Huppert in his speech raised the question that if GCHQ were so confident what they do was within the law, why were they so desperate for the Communications Data Bill to be passed. He also reminded the committee of the excoriating criticism made of the CDP by the joint house scrutiny committee which described its need as unproven, its remit to be disproportionate and its costings to be fanciful. (We might be a bit wrong on that one!)
If the law has been broken, it would not be the first time that the intelligence services have done so; the jury is still out over the use of torture and rendition in the War against Terror, a point made by David Winnick MP both in his speech and while interrupting Wallace.
Oversight, the case against
The key to the argument that Oversight is poor, is that we still don’t know if they’ve broken the law, and wouldn’t be looking if Snowden hadn’t leaked to the Guardian. Watson made it clear in an intervention later in the debate that this is a key weakness of the current oversight regime. The parliamentary Intelligence and Security Committee (ISC) did not know what GCHQ were doing until the Guardian told them.

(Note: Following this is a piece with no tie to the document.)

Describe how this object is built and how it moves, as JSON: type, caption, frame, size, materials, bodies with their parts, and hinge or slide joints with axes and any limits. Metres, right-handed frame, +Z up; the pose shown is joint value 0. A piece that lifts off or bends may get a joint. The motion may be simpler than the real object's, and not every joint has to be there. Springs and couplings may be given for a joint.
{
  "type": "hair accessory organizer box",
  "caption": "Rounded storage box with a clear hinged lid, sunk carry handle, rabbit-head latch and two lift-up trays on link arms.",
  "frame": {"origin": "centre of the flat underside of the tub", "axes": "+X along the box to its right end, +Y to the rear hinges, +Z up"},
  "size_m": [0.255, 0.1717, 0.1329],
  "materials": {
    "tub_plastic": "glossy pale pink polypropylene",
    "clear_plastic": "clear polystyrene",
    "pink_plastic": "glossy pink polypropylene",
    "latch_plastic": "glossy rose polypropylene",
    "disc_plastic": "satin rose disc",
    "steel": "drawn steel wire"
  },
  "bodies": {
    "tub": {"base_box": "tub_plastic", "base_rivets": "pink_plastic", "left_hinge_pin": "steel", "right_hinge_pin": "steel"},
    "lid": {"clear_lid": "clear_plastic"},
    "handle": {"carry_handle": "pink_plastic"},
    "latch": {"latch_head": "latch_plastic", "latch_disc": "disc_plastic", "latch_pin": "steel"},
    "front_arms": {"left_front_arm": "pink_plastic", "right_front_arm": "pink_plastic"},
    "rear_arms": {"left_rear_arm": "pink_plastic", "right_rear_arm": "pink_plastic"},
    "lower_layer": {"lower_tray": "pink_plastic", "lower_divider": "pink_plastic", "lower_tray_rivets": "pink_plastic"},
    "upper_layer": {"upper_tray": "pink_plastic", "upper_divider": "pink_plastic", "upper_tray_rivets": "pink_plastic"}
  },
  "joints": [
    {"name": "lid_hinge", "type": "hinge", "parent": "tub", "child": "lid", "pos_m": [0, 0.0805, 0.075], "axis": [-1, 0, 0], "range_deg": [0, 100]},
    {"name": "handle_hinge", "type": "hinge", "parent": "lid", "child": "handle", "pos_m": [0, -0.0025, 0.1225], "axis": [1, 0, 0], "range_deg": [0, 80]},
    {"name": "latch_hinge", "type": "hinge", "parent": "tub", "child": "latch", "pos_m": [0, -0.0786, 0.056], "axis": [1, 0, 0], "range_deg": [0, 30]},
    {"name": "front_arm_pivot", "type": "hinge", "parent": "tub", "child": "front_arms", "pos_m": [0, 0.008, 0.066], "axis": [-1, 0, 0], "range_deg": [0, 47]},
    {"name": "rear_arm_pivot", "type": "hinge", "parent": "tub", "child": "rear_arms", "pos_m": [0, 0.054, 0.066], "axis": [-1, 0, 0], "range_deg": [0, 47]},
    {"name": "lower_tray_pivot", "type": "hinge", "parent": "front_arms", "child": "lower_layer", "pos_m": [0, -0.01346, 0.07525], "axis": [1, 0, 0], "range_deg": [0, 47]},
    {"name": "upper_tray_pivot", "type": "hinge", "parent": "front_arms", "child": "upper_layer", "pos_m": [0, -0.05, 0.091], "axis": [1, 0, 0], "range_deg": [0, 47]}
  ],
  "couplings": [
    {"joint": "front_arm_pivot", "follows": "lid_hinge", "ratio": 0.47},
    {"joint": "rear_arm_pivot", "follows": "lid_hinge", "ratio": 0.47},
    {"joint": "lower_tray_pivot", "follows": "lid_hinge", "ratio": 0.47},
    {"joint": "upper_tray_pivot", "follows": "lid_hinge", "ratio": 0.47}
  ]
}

Dominic Raab in his speech reinforces the point about the ISC by saying,
Finally, I am not convinced that the Intelligence and Security Committee is able to provide the oversight that we need. I say that without casting any aspersion on current or former members, least of all its formidable Chair, who is present today. I do not believe, however, that the ISC has the tools or the independence to do the job properly. It is billed as a creature of Parliament, but through its appointment and accountability, and under the statutory regime, it is ultimately and really beholden to the Executive. It needs to develop into more of a Committee of the House, tailored in a bespoke way, but acquiring more of the powers and independence of normal Select Committees, if it is to deliver the kind of oversight capable of commanding public confidence.
He failed to make the point that its budget and staffing are also inadequate, picked up Meacher & John McDonnell later in the debate when he asked if it were true that the ISC’s current resource is a retired Metropolitan police officer on a part-time basis?

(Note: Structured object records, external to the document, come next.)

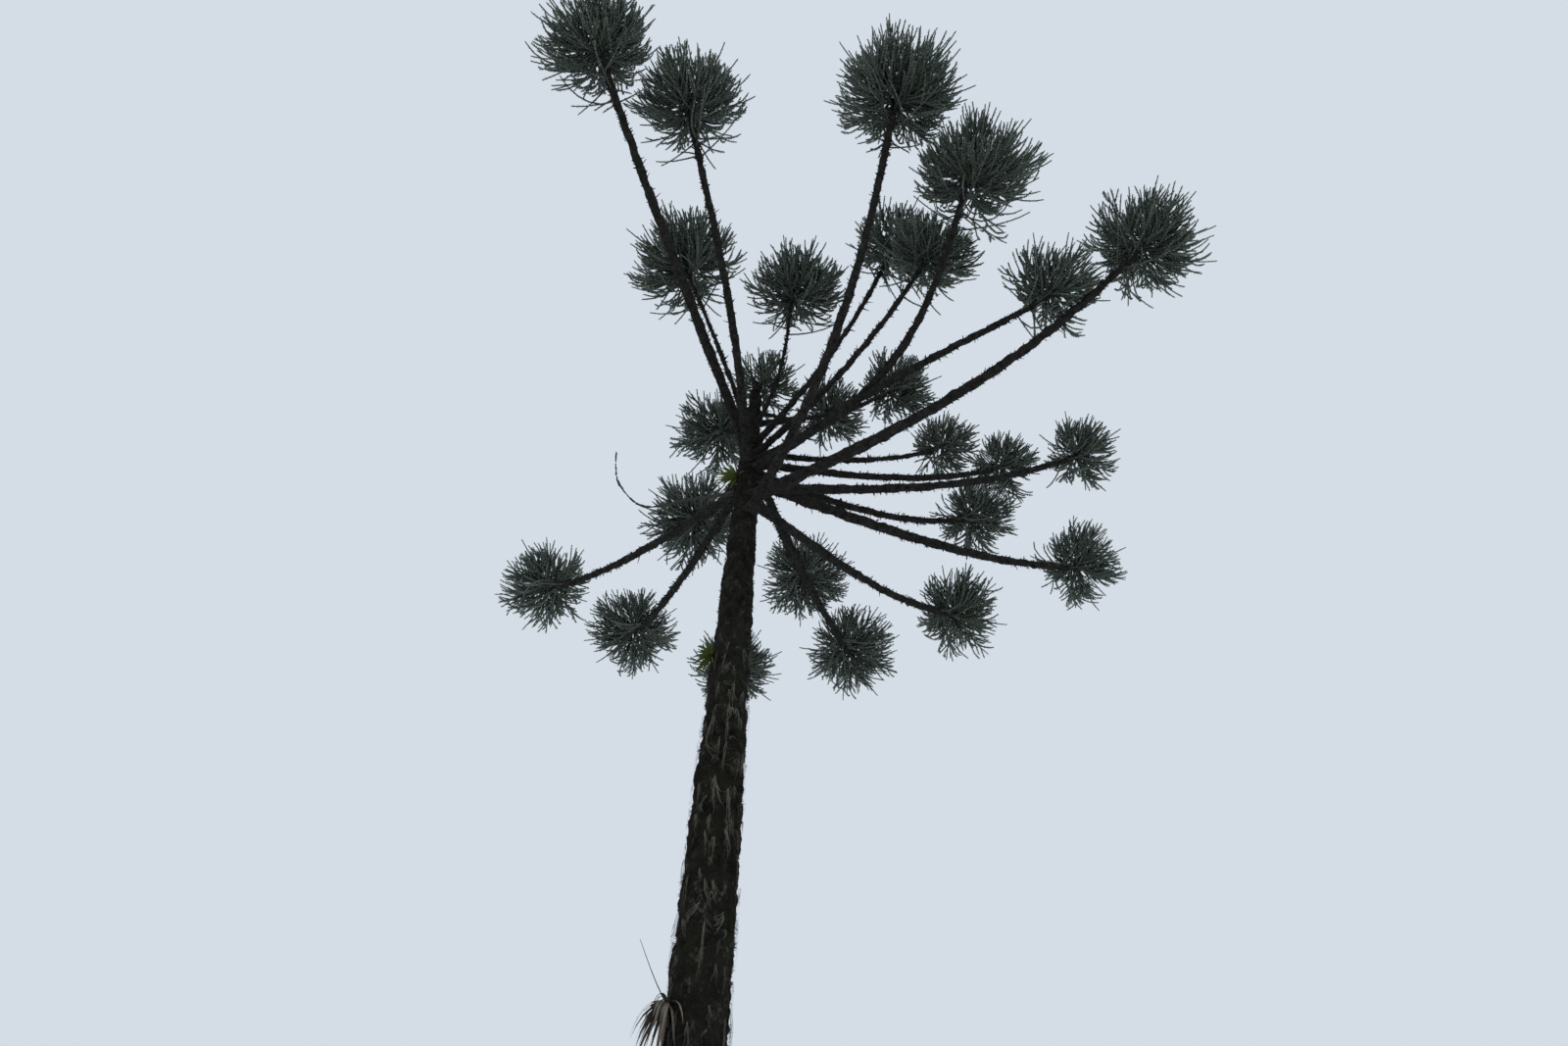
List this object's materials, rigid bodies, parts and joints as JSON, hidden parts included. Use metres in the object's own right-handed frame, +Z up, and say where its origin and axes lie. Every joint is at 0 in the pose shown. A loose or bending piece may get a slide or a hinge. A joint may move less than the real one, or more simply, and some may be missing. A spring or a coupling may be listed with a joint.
{
  "type": "monkey puzzle tree, candelabra form",
  "caption": "Tall candelabra monkey puzzle tree: a bare straight trunk, bare upswept boughs fanning from its top, and a round needled tuft on the end of each.",
  "frame": {"origin": "middle of the trunk's flat cut at ground level", "axes": "+Z up the tree; the trunk leans slightly toward +X; -Y is the side that the picture was taken from"},
  "size_m": [12.2383, 13.7959, 22.736],
  "materials": {
    "trunk_bark": "rough flaking bark with hanging pale lichen",
    "bough_bark": "rough knobbly bark",
    "dead_wood": "dry weathered wood",
    "needles": "stiff dark green needles, satin"
  },
  "bodies": {
    "root": {"trunk": "trunk_bark", "bough_near_left": "bough_bark", "bough_near": "bough_bark", "bough_near_inner": "bough_bark", "bough_top_near": "bough_bark", "bough_near_right": "bough_bark", "bough_right_near": "bough_bark", "bough_mid_a": "bough_bark", "bough_mid_b": "bough_bark", "bough_right_long": "bough_bark", "bough_right_a": "bough_bark", "bough_right_b": "bough_bark", "bough_right_c": "bough_bark", "bough_right_d": "bough_bark", "bough_right_e": "bough_bark", "bough_right_f": "bough_bark", "bough_far_right_a": "bough_bark", "bough_far_right_b": "bough_bark", "bough_far_a": "bough_bark", "bough_far_b": "bough_bark", "bough_far_in": "bough_bark", "bough_far_left_a": "bough_bark", "bough_far_left_b": "bough_bark", "bough_far_left_in": "bough_bark", "bough_top_left": "bough_bark", "bough_top_right": "bough_bark", "dead_branch": "dead_wood", "foliage_near_left": "needles", "foliage_near": "needles", "foliage_near_inner": "needles", "foliage_top_near": "needles", "foliage_near_right": "needles", "foliage_right_near": "needles", "foliage_mid_a": "needles", "foliage_mid_b": "needles", "foliage_right_long": "needles", "foliage_right_a": "needles", "foliage_right_b": "needles", "foliage_right_c": "needles", "foliage_right_d": "needles", "foliage_right_e": "needles", "foliage_right_f": "needles", "foliage_far_right_a": "needles", "foliage_far_right_b": "needles", "foliage_far_a": "needles", "foliage_far_b": "needles", "foliage_far_in": "needles", "foliage_far_left_a": "needles", "foliage_far_left_b": "needles", "foliage_far_left_in": "needles", "foliage_top_left": "needles", "foliage_top_right": "needles", "foliage_leader": "needles"}
  },
  "joints": []
}
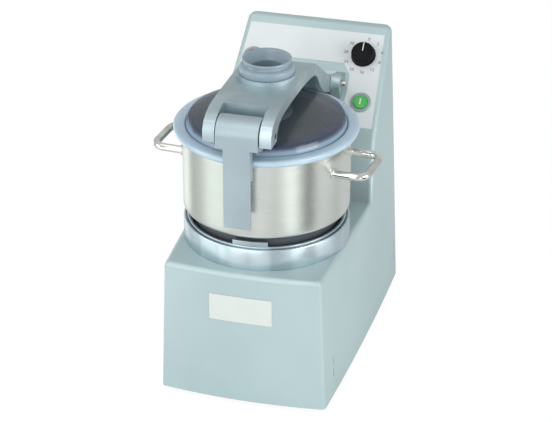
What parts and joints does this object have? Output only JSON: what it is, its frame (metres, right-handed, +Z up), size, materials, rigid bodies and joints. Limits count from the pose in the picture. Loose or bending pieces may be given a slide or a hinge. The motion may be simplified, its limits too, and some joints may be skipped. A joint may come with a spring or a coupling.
{
  "type": "vertical cutter mixer",
  "caption": "Table-top vertical cutter mixer with a steel bowl, spinning blades, a clear lid on a hinged cast arm with a latch lever, speed knob and push buttons",
  "frame": {"origin": "On the table in the middle of the whole part's width and depth", "axes": "+X to the right seen from the front, +Y from the front to the back, +Z up"},
  "size_m": [0.3982, 0.556, 0.584],
  "materials": {
    "casing": "satin pale blue-grey",
    "base_plate": "satin grey",
    "rubber": "matte black",
    "screw": "plated",
    "overlay": "pale printed film, left bare of words",
    "cast_aluminium": "satin cast",
    "machined_aluminium": "turned",
    "copper_winding": "varnished winding and laminations",
    "motor_paint": "grey",
    "bearing_steel": "ground",
    "electronics": "dark plastic case",
    "bezel": "grey-green",
    "bowl_steel": "brushed stainless",
    "chrome": "polished",
    "black_plastic": "matte black",
    "hub_plastic": "dark grey",
    "blade_steel": "ground",
    "clear_lid": "smoky clear plastic",
    "seal": "translucent blue",
    "funnel_plastic": "dark grey-blue",
    "lever": "satin",
    "pointer": "white line",
    "green": "green",
    "red": "red"
  },
  "bodies": {
    "machine": {"casing": "casing", "base_plate": "base_plate", "rubber_feet": "rubber", "foot_screws": "screw", "control_overlay": "overlay", "name_plate": "overlay", "seat_gasket": "rubber", "seat_ring": "machined_aluminium", "locating_lugs": "cast_aluminium", "motor_flange": "cast_aluminium", "stator_winding": "copper_winding", "motor_body": "motor_paint", "lower_shield": "cast_aluminium", "upper_bearing": "bearing_steel", "lower_bearing": "bearing_steel", "shaft_seal": "rubber", "speed_controller": "electronics", "controller_heatsink": "cast_aluminium", "potentiometer": "electronics", "switch_blocks": "electronics", "button_bezels": "bezel", "hinge_bracket": "cast_aluminium", "hinge_pin": "chrome", "lid_switch": "electronics", "rear_cover": "casing", "cover_screws": "screw", "cable_gland": "black_plastic", "bowl": "bowl_steel", "bowl_skirt": "black_plastic", "bowl_tube": "bowl_steel", "bowl_handles": "chrome", "bowl_catch": "chrome"},
    "rotor": {"motor_shaft": "bearing_steel", "rotor_core": "bearing_steel", "cooling_fan": "black_plastic", "blade_hub": "hub_plastic", "lower_blade": "blade_steel", "blade_spacer": "hub_plastic", "upper_blade": "blade_steel", "hub_cap": "black_plastic"},
    "lid_arm": {"arm_casting": "cast_aluminium", "lid": "clear_lid", "lid_seal": "seal", "feed_funnel": "funnel_plastic", "funnel_nut": "funnel_plastic", "latch_pin": "chrome", "lid_magnet": "black_plastic"},
    "latch": {"latch_lever": "lever"},
    "knob": {"speed_knob": "black_plastic", "knob_pointer": "pointer"},
    "start": {"start_button": "green"},
    "stop": {"stop_button": "red"}
  },
  "joints": [
    {"name": "blade_spin", "type": "hinge", "parent": "machine", "child": "rotor", "pos_m": [0, -0.1008, 0.2], "axis": [0, 0, 1], "continuous": true},
    {"name": "lid_arm_hinge", "type": "hinge", "parent": "machine", "child": "lid_arm", "pos_m": [0, 0.145, 0.442], "axis": [-1, 0, 0], "range_deg": [0, 95]},
    {"name": "latch_hinge", "type": "hinge", "parent": "lid_arm", "child": "latch", "pos_m": [0, -0.25, 0.514], "axis": [-1, 0, 0], "range_deg": [0, 80]},
    {"name": "speed_turn", "type": "hinge", "parent": "machine", "child": "knob", "pos_m": [0.095, 0.20457, 0.47486], "axis": [0, 0.6868, -0.7269], "range_deg": [0, 300]},
    {"name": "start_press", "type": "slide", "parent": "machine", "child": "start", "axis": [0, 0.6868, -0.7269], "range_m": [0, 0.0025], "stiffness_N_per_m": 500, "springref_m": -0.001},
    {"name": "stop_press", "type": "slide", "parent": "machine", "child": "stop", "axis": [0, 0.6868, -0.7269], "range_m": [0, 0.0025], "stiffness_N_per_m": 500, "springref_m": -0.001}
  ]
}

One of the most memorable contributions came from John McDonnell MP, who proposed a number of reforms and actions,
- The legal opinions used to underpin the ongoing surveillance framework should be published, as the US Government have done.
- The budget and investigatory capacity of the Intelligence and Security Committee, the interception of communications commissioner and surveillance commissioners should also be published.

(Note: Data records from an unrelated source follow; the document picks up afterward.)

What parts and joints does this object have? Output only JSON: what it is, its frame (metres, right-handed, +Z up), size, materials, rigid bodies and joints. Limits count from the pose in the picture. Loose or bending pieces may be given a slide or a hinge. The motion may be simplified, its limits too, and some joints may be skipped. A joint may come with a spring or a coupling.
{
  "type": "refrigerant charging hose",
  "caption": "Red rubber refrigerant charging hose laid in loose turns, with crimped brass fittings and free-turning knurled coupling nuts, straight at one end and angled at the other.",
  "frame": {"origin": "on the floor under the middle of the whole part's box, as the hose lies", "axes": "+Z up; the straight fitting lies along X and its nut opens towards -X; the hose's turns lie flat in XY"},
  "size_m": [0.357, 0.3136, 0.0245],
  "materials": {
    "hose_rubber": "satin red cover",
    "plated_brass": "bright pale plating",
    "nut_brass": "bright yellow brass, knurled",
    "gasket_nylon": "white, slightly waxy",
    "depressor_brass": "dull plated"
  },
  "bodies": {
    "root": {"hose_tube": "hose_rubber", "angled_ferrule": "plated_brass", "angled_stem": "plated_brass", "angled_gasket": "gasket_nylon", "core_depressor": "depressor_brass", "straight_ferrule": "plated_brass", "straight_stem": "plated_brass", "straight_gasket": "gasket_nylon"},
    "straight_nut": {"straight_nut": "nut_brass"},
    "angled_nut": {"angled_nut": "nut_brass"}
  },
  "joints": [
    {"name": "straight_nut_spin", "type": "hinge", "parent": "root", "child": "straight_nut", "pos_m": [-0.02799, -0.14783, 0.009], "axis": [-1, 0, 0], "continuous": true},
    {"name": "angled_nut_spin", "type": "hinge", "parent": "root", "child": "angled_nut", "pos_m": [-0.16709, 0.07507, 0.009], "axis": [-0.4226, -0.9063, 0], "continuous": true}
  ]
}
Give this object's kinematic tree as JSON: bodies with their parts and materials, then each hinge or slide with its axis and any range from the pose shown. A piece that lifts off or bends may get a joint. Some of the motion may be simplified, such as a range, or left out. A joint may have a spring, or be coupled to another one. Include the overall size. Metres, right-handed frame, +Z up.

- The Investigatory Powers Tribunal should be reformed
- so that it is presumed that its hearings should be held in public,
- that it should state the reasons for reaching its decisions and
- that its judgements can be appealed in court.
- The need for Secretaries of State to approve appearances of the heads of agencies before parliamentary Committees should be ended, allowing the agency and service heads to give evidence in public where appropriate.
- The legal restrictions on British companies publishing transparency reports about surveillance requests should be lifted.
- details of the use of surveillance powers should be broken down by agency and published, rather than the single UK figure currently published, including the scale of international intelligence sharing.
- In addition, we should enhance whistle-blower protection for those who want to come forward from within the services, because that protection clearly seems inadequate at the moment.
He finished his contribution discussing how to move forward and in doing so, reinforced the arguments of those who suggested that the current ISC is flawed and its current membership incapable of leading reform that established openness and transparency.
The chosen option needs to have independence, resources and expertise and must be as open and as transparent as possible, while also avoiding conflicts of interest.
So for some, mainly Tories, the Guardian and Snowden are the problem, what the intelligence agencies are doing is legal, normal and desirable. Oversight is the best in the world. A number of Labour MP’s including it would seem the front bench agree. Some seem happy that the British Government are engaged in industrial espionage across the world and military spying on our allies.
For others, mainly Labour’s awkward squad and Huppert, (and probably Caroline Lucas of the Greens), the Guardian & Snowden are right to blow the whistle, the Security Services have a record of breaking the law and subverting both Parliamentary and even Government supervision. The Law is not good enough and general surveillance should be illegal or at least explicitly authorised, which on the two occasions that Parliament has considered it, they have not given permission. Also general surveillance is contrary to EU law, and unlikely to be agreed by the vast majority of member states that have been run by fascist and soviet coercive governments.
This debate leaves four questions unanswered.
- Have they broken the law? In particular, the Data Protection Acts and Computer Misuse Acts?
- Why didn’t Parliament discover this?
- Is the law fit for purpose?
- Does it breach the ECHR?
- Does it breach the EU aquis?
This article was originally posted on http://blog.davelevy.info
I watched the video a couple of days after the event, and made some notes. I then looked up the Hansard report. This article was written over the Xmas break and backdated to November, as that is when I started it. I have not blogged on the subsequent parliamentary select committee meetings on this issue, the ISC meeting which questioned the heads of the in intelligence agencies, nor the Home Affairs Select Committee which most importantly questioned Alan Rusbriger, the Editor of the Guardian.
The debate only briefly touched on the decryption activities of GCHQ, it is to my mind one of the undesirable if not criminal activities undertaken by the NSA. The evidence as to whether GCHQ were involved in this is unclear although we know it was GCHQ that broke Blackberry’s secrecy.
While writing this article, since I had assumed that GCHQ would not be able to afford the CDP on the grounds of disk space alone; I had not considered that a 3 day cache would be good enough for them, I began to speculate as to how much the compute would cost. We can assume that criminals and Anonymous illegally use other people’s computers in botnets; since they’re there do the British or US intelligence services?
Brute Force attacks can be reduced using statistical inference methods. These are more effective with larger encrypted data sets. Have they tapped encrypted streams? Legally?